I finished reading Nalo Hopkinson's The New Moon's Arms on Friday night.  And, I don't really know what to say about it. I mean, it was good.  Really good.  The writing was vivid and constantly engaging, the characters were well-rounded and compelling, and the magic snuck in so gradually that for a while I thought I might be reading one of those books that gets shelved in the other part of the book store.  You know, the ones about families and relationships and tragedy where it's all real-lifey and sad.

And it was.  I don't think I was really ready for that.  I mean, I wasn't expecting to come into a book that spent this much time exploring what it means to be a human being in a normal world, and I don't really know where to take that in terms of broad interpretation.

Mostly what I got from this book was the really brilliant, skillful writing, but that's not much of a topic for a review.  I've got a lot of reading to do this semester, but if I have time, I hope to circle back to this one and take a closer look.  This might be one of those books you need to read twice.  Or, at least, one that I need to read twice.

I'm going to leave off the spoilery section of this review, because I don't think I have enough to say to justify it.

Jonathan Strange & Mr Norrell TV show!

I heard some important news this weekend.  So important, in fact, that I nearly dropped everything I was doing to write a post about it, and schedule it for Monday.  Unfortunately, I was busy at the time.  Even more unfortunately, I later forgot what the important news was. So I spent much of today trying to figure out what it was.  I couldn't remember where I'd seen it. I couldn't remember what I might have done with it.  I seem to have forgotten to write anything down about it.

But I found it.

The BBC is making a TV series of Jonathan Strange and Mr. Norrell. 

(News via io9)

It's going to be 6 episodes long, hopefully hour-long installments or longer -- a much better division of the story than a movie, which had been discussed before, because this book is very long, very rich in detail, and not entirely singular in narrative.  Also:  the book is divided into three major parts, which would fit six episodes nicely.

It's being directed by Toby Haynes, who io9 praises as the director of key episodes of Doctor Who and Sherlock. Those episodes, according to Den of Geek, are The Pandorica Opens/The Big Bang, for Doctor Who, and The Reichenbach Fall, for Sherlock.

Oh my crap this is going to be so awesome I can't even begin to imagine how great this is going to be.

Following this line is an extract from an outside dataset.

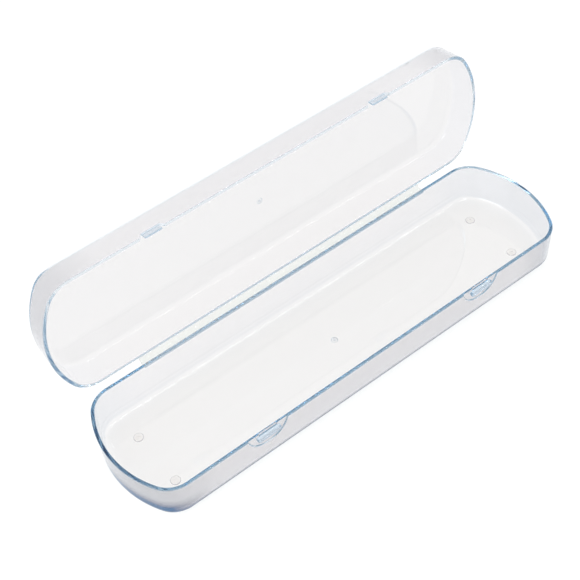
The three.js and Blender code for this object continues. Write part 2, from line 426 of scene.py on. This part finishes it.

Mr. Penumbra's 24-hour Bookstore

Cory Doctorow posted today that Mr. Penumbra's 24-Hour Bookstore, a novel by Robin Sloan, is available on Amazon.  So, like, if you needed a birthday present idea for me, here. I'm excited about this, because I listened to this story, several times, when it was a short story on Escape Pod.  You can get that link here, if you want to listen to the short story version, but I am super-excited about where this story goes as a full-length novel.

Vernor Vinge at Google

Today is a good day for good video.  Jane McGonigal released a new TED talk, John Green put up his first video on Fahrenheit 451, which I can't watch yet because I haven't gotten around to reading the first section of the book[EDIT: I caved, and am watching it now.  I guess It'll just inform my reading when I get around to it.], and Vernor Vinge's Author Talk at Google went up. I've been meaning to start catching up on Vernor Vinge's thinking and writing for a while now, because he's one of the popular names in the Singularity conversation -- he's the guy who came up with that name.  Personally, my opinion on the Singularity went back and forth for a while, and has now settled into a comfortable state of "I have no ████ing clue what's going on, but I don't think things are going to be the way they are now, this time next year."

This Google Talk turned out to be a pretty nice way to start to dip my toes in -- I found I could follow all of it, which was a plus, and I liked that it explored more Vinge's portrayals of the Singularity in fiction, rather than his beliefs about it in real life -- which seem, largely, to be:  He thinks it will happen, but accepts the possibility it won't, and doesn't have the remotest clue what it will entail.

Here's the talk, also embedded below:

And if you're not familiar with Google Author Talks, it's a channel all on its own, and generally features a few talks a week, mostly around an hour long.  I watch all but the ones that seem really, really boring.  There are probably at least some that would interest you.